**WRITTEN REQUEST:** Return only the lines from the top of the material through the line marked by "port, +Z up.", unaltered.
══ RAW DATA
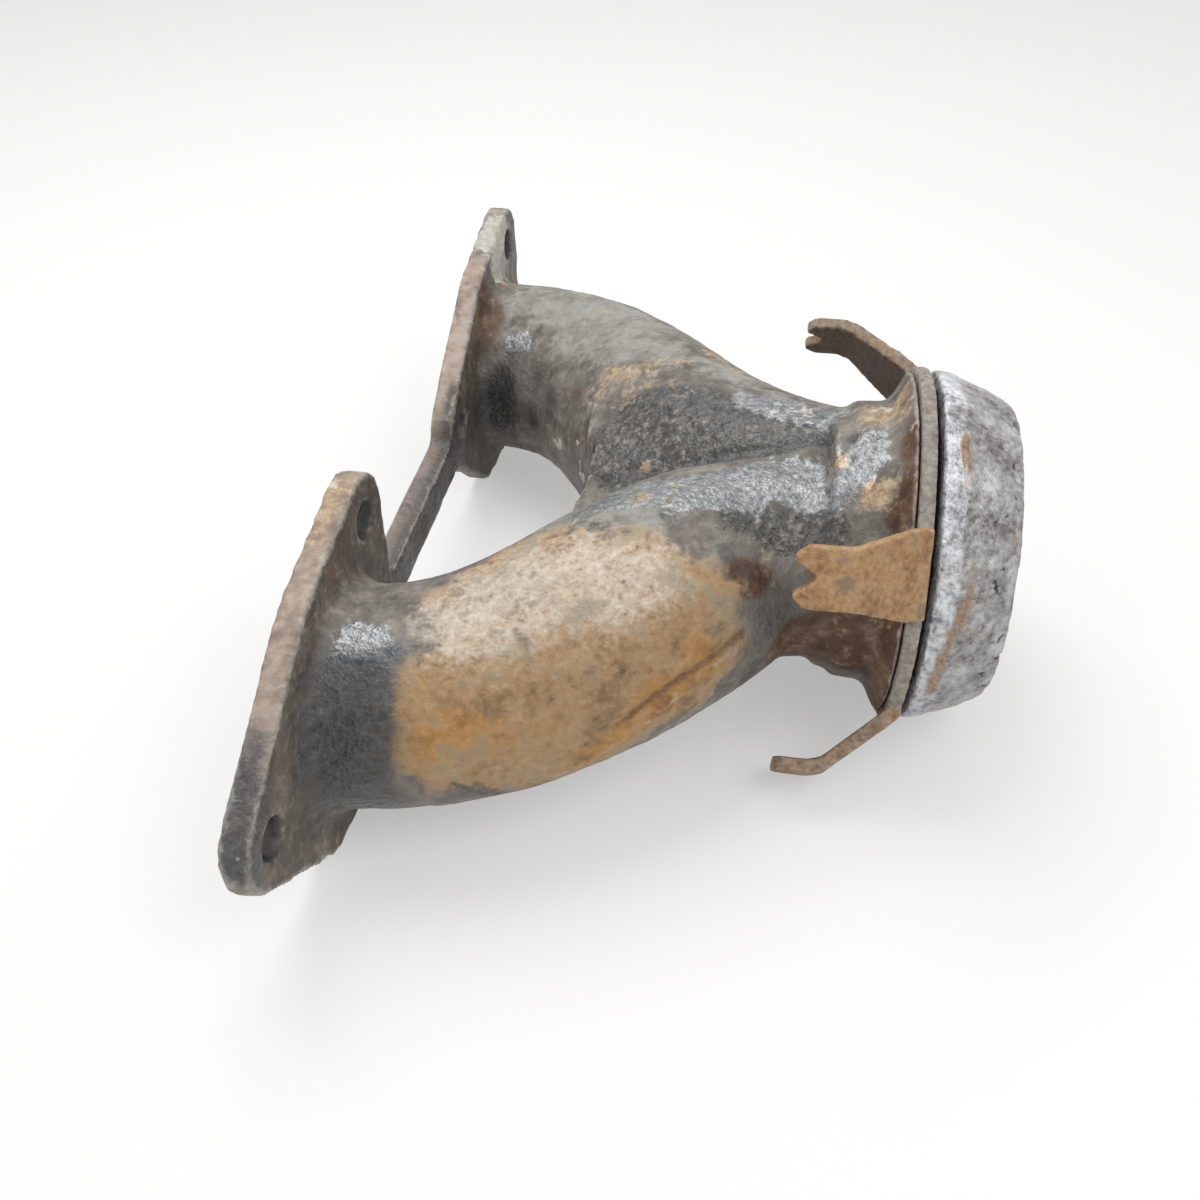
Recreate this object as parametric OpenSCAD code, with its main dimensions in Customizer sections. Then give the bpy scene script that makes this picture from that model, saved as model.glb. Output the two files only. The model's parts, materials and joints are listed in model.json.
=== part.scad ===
// Two-into-one cast iron exhaust pipe with its hook ring and donut gasket.
// Millimetres. Origin: centre of the near port on its mounting face.
// +X runs from the mounting faces to the outlet, +Y to the far port, +Z up.

/* [Flanges] */
// distance between the two port centres
port_pitch = 149; // [130:1:180]
// diameter of each port bore
port_bore = 43; // [34:0.5:46]
// thickness of each flange plate
flange_t = 6.6; // [5:0.2:12]
// radius of the round body of a flange
flange_body_r = 34.5; // [33:0.5:40]
// radius of the ears round the bolt holes
ear_r = 11.5; // [9:0.5:16]
// distance between the two bolt holes of a flange
bolt_spacing = 75; // [72:0.5:84]
// tilt of the line through the bolt holes
bolt_tilt = 20; // [10:1:30]
// height of that line above the port centre
bolt_rise = 18; // [14:0.5:22]
// diameter of the bolt holes
bolt_hole = 9; // [6.5:0.5:11]
// height of the bar that joins the flanges
bridge_h = 11.5; // [8:0.5:20]

/* [Pipes] */
// outer diameter of a pipe at its flange
pipe_od = 52; // [50:0.5:56]
// outer diameter of a pipe where the two meet
pipe_end_od = 60; // [56:0.5:62]
// wall of the cast pipes
wall = 4.5; // [3:0.1:6]
// height of the outlet above the port centres
outlet_rise = 10; // [6:0.5:16]
// sideways distance from the near port to the outlet
outlet_side = 60; // [52:0.5:70]

/* [Outlet] */
// distance from the mounting faces to the seat of the hook ring
seat_x = 130; // [120:0.5:150]
// diameter of the neck behind the band
neck_d = 65; // [64:0.5:70]
// diameter of the raised band round the neck
band_d = 69; // [66:0.5:76]
// diameter of the flared seat
seat_d = 85; // [80:0.5:96]
// diameter of the bore through the outlet
outlet_bore = 48; // [40:0.5:50]
// wall of the spigot that carries the gasket
spigot_wall = 3.2; // [2.5:0.1:5]

/* [Hook ring] */
// diameter of the hook ring
ring_d = 87; // [84:0.5:100]
// thickness of the ring's plate
ring_t = 3.3; // [2:0.1:5]
// gap between the ring and the spigot
ring_clear = 0.3; // [0.1:0.1:1]
// distance from the outlet's axis to the outside of the hooks
hook_r = 59.5; // [56:0.5:68]
// how far the hooks reach back from the ring
hook_reach = 29; // [24:0.5:36]
// width of a hook at its root
hook_root_w = 20; // [16:0.5:26]
// width of a hook at its forked end
hook_end_w = 13.4; // [10:0.2:18]
// depth of the notch in a hook's end
notch_d = 5.2; // [3:0.2:7]
// angle of the upper hooks above level
hook_up = 30; // [20:1:45]
// angle of the lower hooks below level
hook_down = 36; // [25:1:45]

/* [Gasket] */
// length of the donut gasket
gasket_len = 20.2; // [18:0.2:34]
// radius of the gasket's ball face
gasket_ball_r = 43.5; // [40:0.5:46]
// gap between the gasket and the spigot
gasket_clear = 0.2; // [0.1:0.1:1]
// width of the recessed shoulder beside the ring
shoulder_w = 1.5; // [1:0.5:5]

/* [Part] */
// which node to draw

/* [Hidden] */
$fn = 48;
sides = 28;
steps = 11;
eps = 0.2;

ring_r = ring_d / 2;
floor_z = outlet_rise - ring_r;
spigot_r = outlet_bore / 2 + spigot_wall;
ring_x1 = seat_x + ring_t;
gasket_x1 = ring_x1 + gasket_len;
spigot_x1 = gasket_x1 - 2;

// bolt hole centres of a flange, across and up from its port
tilt_u = [cos(bolt_tilt), sin(bolt_tilt)];
tilt_v = [-sin(bolt_tilt), cos(bolt_tilt)];
bolt_mid = tilt_v * bolt_rise - tilt_u * 2;
bolt_a = bolt_mid - tilt_u * bolt_spacing / 2;
bolt_b = bolt_mid + tilt_u * bolt_spacing / 2;

// pipe centre lines: start, two handles, end
neck_x = seat_x - 17;
near_end = [seat_x - 20.8, outlet_side - 4.6, outlet_rise + 1.5];
far_end = [neck_x - 0.7, outlet_side + 5.6, outlet_rise - 0.4];
near_dir = [cos(18), sin(18), 0];
far_dir = [cos(17), -sin(17), 0.04];
near_line = [[flange_t, 0, 0], [flange_t + 48, 0, 0], near_end - near_dir * 37, near_end];
far_line = [[flange_t, port_pitch, 0], [flange_t + 58, port_pitch, 0], far_end - far_dir * 55, far_end];

// share of each centre line that its pipe follows before the neck takes over
near_t = 0.86;
disc_t = 0.83;
far_t = 1;
// how the near pipe swells at the crotch and narrows again towards the neck
near_swell = 45.5;
near_pinch = 11.3;

function bez(q, t) = pow(1 - t, 3) * q[0] + 3 * pow(1 - t, 2) * t * q[1]
    + 3 * (1 - t) * t * t * q[2] + t * t * t * q[3];
function bez_dir(q, t) = pow(1 - t, 2) * (q[1] - q[0]) + 2 * (1 - t) * t * (q[2] - q[1])
    + t * t * (q[3] - q[2]);
function unit(v) = v / norm(v);
// radius of a pipe along its centre line
function swept_r(t, r0, r1, swell) = r0 + (r1 - r0) * t + swell * t * t * (1 - t);

// one ring of points across a pipe
function pipe_ring(q, t, r) =
    let (c = bez(q, t), d = unit(bez_dir(q, t)))
    let (s = unit(cross(d, [0, 0, 1])), u = cross(s, d))
    [for (i = [0:sides - 1]) c + r * (cos(360 * i / sides) * s + sin(360 * i / sides) * u)];

// a pipe that follows a centre line and changes radius along it
module sweep(q, t_end, r0, r1, swell) {
    ts = [for (k = [0:steps]) t_end * k / steps];
    pts = [for (t = ts) for (p = pipe_ring(q, t, swept_r(t, r0, r1, swell))) p];
    side_a = [for (k = [0:steps - 1]) for (i = [0:sides - 1])
        [k * sides + i, (k + 1) * sides + (i + 1) % sides, (k + 1) * sides + i]];
    side_b = [for (k = [0:steps - 1]) for (i = [0:sides - 1])
        [k * sides + i, k * sides + (i + 1) % sides, (k + 1) * sides + (i + 1) % sides]];
    cap_a = [[for (i = [0:sides - 1]) sides - 1 - i]];
    cap_b = [[for (i = [0:sides - 1]) steps * sides + i]];
    polyhedron(points = pts, faces = concat(side_a, side_b, cap_a, cap_b));
}

// cylinder or cone along +X
module rod_x(x0, x1, r0, r1, y, z) {
    translate([x0, y, z]) rotate([0, 90, 0]) cylinder(h = x1 - x0, r1 = r0, r2 = r1);
}

module flange_outline() {
    hull() {
        translate(bolt_a) circle(r = ear_r);
        translate(bolt_b) circle(r = ear_r);
        translate([2, floor_z + flange_body_r]) circle(r = flange_body_r);
        translate([-17, floor_z + ear_r + 2]) circle(r = ear_r);
    }
}

// lay a drawing in Y and Z flat against the mounting plane
module on_face(t) {
    rotate([90, 0, 90]) linear_extrude(height = t) children();
}

module flange(y) {
    translate([0, y, 0]) on_face(flange_t) flange_outline();
}

module bridge() {
    y0 = bolt_b[0];
    y1 = port_pitch + bolt_a[0];
    translate([0, y0, -0.5 - bridge_h / 2]) cube([flange_t, y1 - y0, bridge_h]);
}

// thin disc across a pipe's centre line
module disc(q, t, r) {
    d = unit(bez_dir(q, t));
    translate(bez(q, t)) rotate([0, acos(d[2]), atan2(d[1], d[0])]) cylinder(h = eps, r = r);
}

// cast web that fills the crotch between the two pipes, crest to crest
module web() {
    crests = [[52, 54, 15], [80, 56, 25], [seat_x - 26, outlet_side + 3, 36],
        [52, 89, 26], [90, 78, 37.5], [seat_x - 22, outlet_side + 14, 38.5]];
    difference() {
        hull() {
            for (c = crests) {
                translate([c[0], c[1], outlet_rise - 0.55 * c[2]])
                    cylinder(h = 1.55 * c[2] - outlet_rise, r = 3);
            }
        }
        translate([23, 68, -60]) cylinder(h = 120, r = 29);
    }
}

// both pipes and the start of the neck, solid
module pipe_solid(r_port, r_near, r_far, x0, x1, r_neck) {
    for (y = [0, port_pitch]) {
        rod_x(x0, flange_t + 1.5, r_port - 0.15, r_port - 0.15, y, 0);
    }
    sweep(near_line, near_t, r_port, r_near, near_swell);
    sweep(far_line, far_t, r_port, r_far, 5);
    hull() {
        disc(near_line, disc_t, swept_r(disc_t, r_port, r_near, near_swell) + 0.2);
        rod_x(neck_x - 1.4, x1 - 0.2, r_neck - 5.8, r_neck - 5.8, outlet_side - 5.4, outlet_rise);
    }
    rod_x(neck_x - 1, x1, r_neck, r_neck, outlet_side, outlet_rise);
}

// the pipes, hollow, taken whole as one faceted shell
module pipes() {
    $fn = sides;
    end_r = pipe_end_od / 2;
    duct_port = port_bore / 2 + 0.5;
    resize([0, 0, 0]) difference() {
        union() {
            pipe_solid(pipe_od / 2, end_r - near_pinch, end_r - 0.2, flange_t - 0.5, neck_x + 0.5,
                neck_d / 2 - 0.5);
            web();
        }
        pipe_solid(duct_port, end_r - near_pinch - wall, end_r - wall - 0.5, flange_t - 1, neck_x + 12,
            neck_d / 2 - wall - 0.8);
    }
}

module flanges() {
    difference() {
        union() {
            flange(0);
            flange(port_pitch);
            bridge();
        }
        for (y = [0, port_pitch]) {
            rod_x(-1, flange_t + 1, port_bore / 2, port_bore / 2, y, 0);
            for (b = [bolt_a, bolt_b]) {
                rod_x(-1, flange_t + 1, bolt_hole / 2, bolt_hole / 2, y + b[0], b[1]);
            }
        }
    }
}

// half section of the neck, band, flare and spigot: radius, then distance along the axis
module neck_section() {
    bore_r = outlet_bore / 2;
    polygon([[neck_d / 2, neck_x], [neck_d / 2, seat_x - 13.6], [band_d / 2, seat_x - 13],
        [band_d / 2 + 0.4, seat_x - 5], [band_d / 2 + 1.4, seat_x - 4], [seat_d / 2, seat_x - 0.8],
        [seat_d / 2, seat_x], [spigot_r, seat_x], [spigot_r, spigot_x1], [bore_r, spigot_x1],
        [bore_r, neck_x + 7], [neck_d / 2 - wall - 1.5, neck_x]]);
}

module neck() {
    translate([0, outlet_side, outlet_rise]) rotate([0, 90, 0])
        rotate_extrude() neck_section();
}

module casting() {
    color("#5a4638") union() {
        pipes();
        flanges();
        neck();
    }
}

// one hook, standing out from the ring towards +Z of its own frame
module hook() {
    bend_x = seat_x - 15.5;
    tip_x = ring_x1 - hook_reach;
    inner_r = hook_r - ring_t;
    root = ring_r - 3;
    intersection() {
        translate([0, hook_root_w / 2, 0]) rotate([90, 0, 0])
            linear_extrude(height = hook_root_w)
                polygon([[ring_x1, root], [ring_x1, ring_r + 0.8], [ring_x1 - 1.2, ring_r + 2],
                    [bend_x + 2.5, hook_r - 0.9], [bend_x - 1, hook_r], [tip_x, hook_r],
                    [tip_x, inner_r], [bend_x - 1.5, inner_r], [bend_x + 1.5, inner_r - 1],
                    [seat_x - 0.2, ring_r - 0.5], [seat_x, ring_r - 1.2], [seat_x, root]]);
        translate([0, 0, root - 1]) linear_extrude(height = hook_r)
            polygon([[ring_x1 + 1, hook_root_w / 2], [seat_x - 1, hook_root_w / 2],
                [bend_x + 2, hook_end_w / 2], [tip_x + 2.6, hook_end_w / 2], [tip_x, 4.4],
                [tip_x, 3.4], [tip_x + notch_d, 0], [tip_x, -3.4],
                [tip_x, -4.4], [tip_x + 2.6, -hook_end_w / 2], [bend_x + 2, -hook_end_w / 2],
                [seat_x - 1, -hook_root_w / 2], [ring_x1 + 1, -hook_root_w / 2]]);
    }
}

module hook_ring() {
    color("#8a5a38") difference() {
        union() {
            rod_x(seat_x, ring_x1, ring_r, ring_r, outlet_side, outlet_rise);
            for (a = [90 - hook_up, hook_up - 90, 90 + hook_down, -90 - hook_down]) {
                translate([0, outlet_side, outlet_rise]) rotate([a, 0, 0]) hook();
            }
        }
        rod_x(seat_x - 1, ring_x1 + 1, spigot_r + ring_clear, spigot_r + ring_clear,
            outlet_side, outlet_rise);
    }
}

// half section of the gasket: distance along the axis, then radius
module gasket_section() {
    back = 4.2;
    a0 = asin((shoulder_w + back) / gasket_ball_r);
    a1 = asin((gasket_len + back) / gasket_ball_r);
    ri = spigot_r + gasket_clear;
    polygon(concat(
        [[ri, 0], [gasket_ball_r - 4, 0], [gasket_ball_r - 4, shoulder_w]],
        [for (i = [0:10]) let (a = a0 + (a1 - a0) * i / 10)
            [gasket_ball_r * cos(a), gasket_ball_r * sin(a) - back]],
        [[ri, gasket_len]]));
}

module donut_gasket() {
    color("#8d8a86") translate([ring_x1, outlet_side, outlet_rise]) rotate([0, 90, 0])
        rotate_extrude() gasket_section();
}

casting();
hook_ring();
donut_gasket();
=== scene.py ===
# %% [markdown]
# # A rusted two-into-one exhaust casting
# The object is a cast iron exhaust piece: two flanged ports run into one neck, and the neck carries a
# stamped ring with four spring hooks and a donut gasket. The measured solids come from the CAD frame.
# This lesson gives each of them the rounded, pitted, rusted surface that years of heat and road salt
# leave behind, and then lights them plainly on a pale floor.

# %% Load the frame
import json
import math

import bmesh
import bpy
import numpy as np
from mathutils import Euler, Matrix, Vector, noise


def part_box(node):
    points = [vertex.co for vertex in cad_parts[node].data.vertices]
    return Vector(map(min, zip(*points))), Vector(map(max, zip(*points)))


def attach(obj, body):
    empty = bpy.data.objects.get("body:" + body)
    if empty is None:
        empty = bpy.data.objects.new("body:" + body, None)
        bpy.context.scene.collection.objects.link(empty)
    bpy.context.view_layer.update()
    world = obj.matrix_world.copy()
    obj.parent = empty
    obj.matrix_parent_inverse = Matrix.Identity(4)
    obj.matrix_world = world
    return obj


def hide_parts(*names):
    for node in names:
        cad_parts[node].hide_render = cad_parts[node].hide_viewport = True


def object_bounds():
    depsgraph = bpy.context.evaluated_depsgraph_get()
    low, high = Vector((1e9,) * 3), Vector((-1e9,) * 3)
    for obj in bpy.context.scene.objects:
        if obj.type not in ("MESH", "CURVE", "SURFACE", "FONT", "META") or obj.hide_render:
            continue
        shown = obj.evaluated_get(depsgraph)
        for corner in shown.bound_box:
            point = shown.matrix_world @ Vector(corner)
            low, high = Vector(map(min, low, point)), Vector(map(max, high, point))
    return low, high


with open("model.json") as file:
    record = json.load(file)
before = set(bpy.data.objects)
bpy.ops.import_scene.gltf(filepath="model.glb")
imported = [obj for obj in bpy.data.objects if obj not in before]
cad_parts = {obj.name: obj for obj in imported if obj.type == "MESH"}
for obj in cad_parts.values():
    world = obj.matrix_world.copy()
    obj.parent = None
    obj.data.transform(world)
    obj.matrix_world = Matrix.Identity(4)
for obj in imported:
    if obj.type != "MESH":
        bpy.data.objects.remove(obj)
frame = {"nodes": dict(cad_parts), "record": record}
CAD_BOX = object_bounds()
LOW, HIGH = (Vector(corner) for corner in CAD_BOX)
print("nodes:", sorted(frame["nodes"]), "box in mm:", [round(v * 1000, 1) for v in (*LOW, *HIGH)])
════
**THE COMPLETED TASK:**
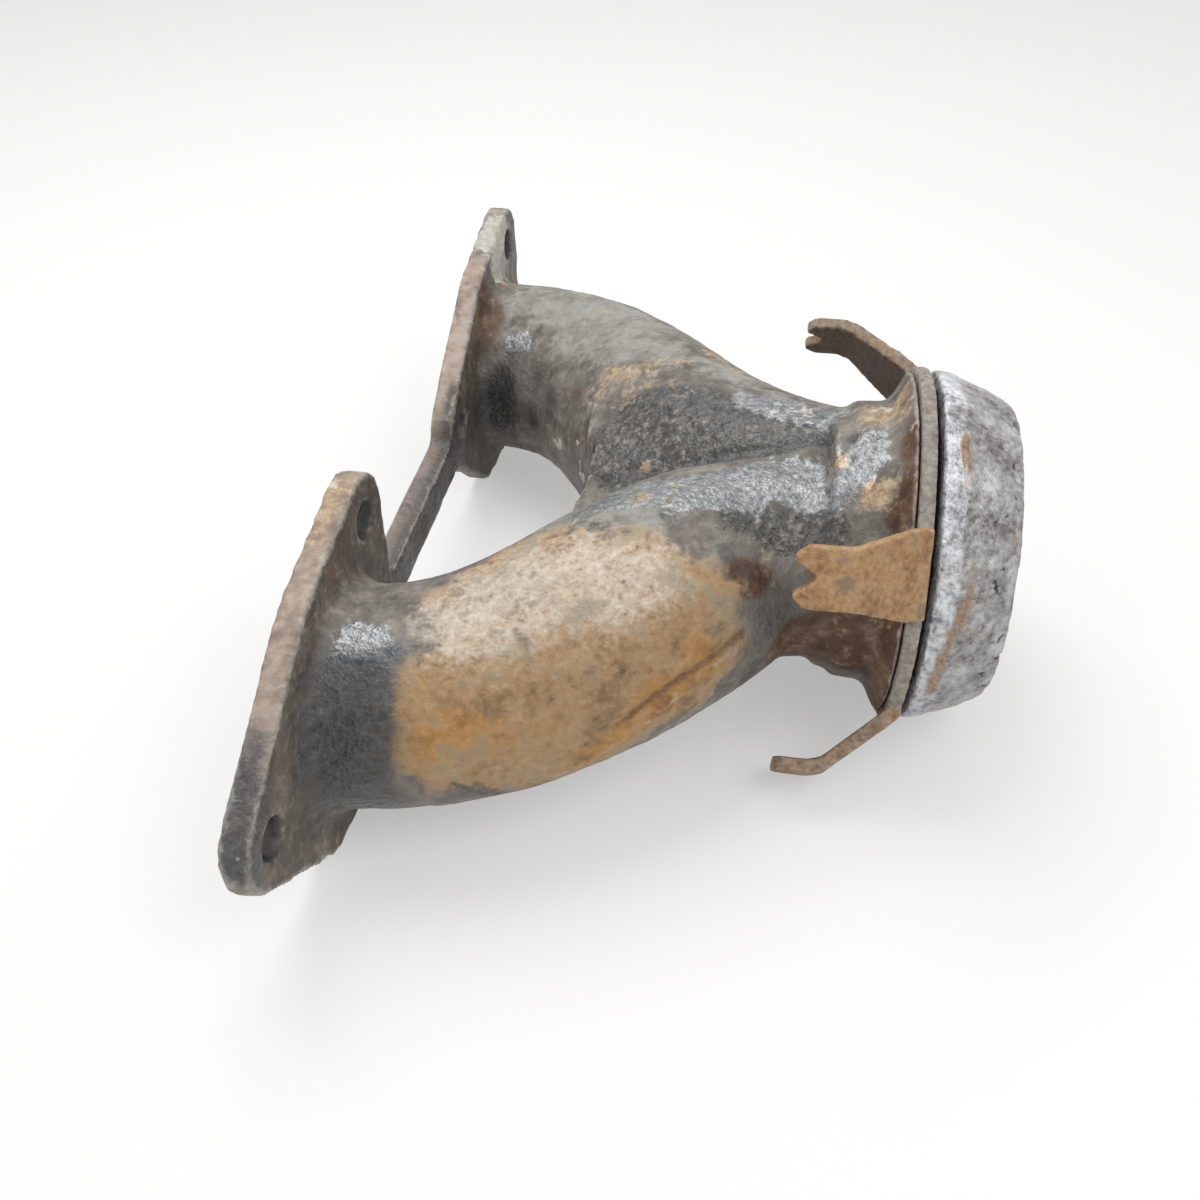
Recreate this object as parametric OpenSCAD code, with its main dimensions in Customizer sections. Then give the bpy scene script that makes this picture from that model, saved as model.glb. Output the two files only. The model's parts, materials and joints are listed in model.json.
=== part.scad ===
// Two-into-one cast iron exhaust pipe with its hook ring and donut gasket.
// Millimetres. Origin: centre of the near port on its mounting face.
// +X runs from the mounting faces to the outlet, +Y to the far port, +Z up.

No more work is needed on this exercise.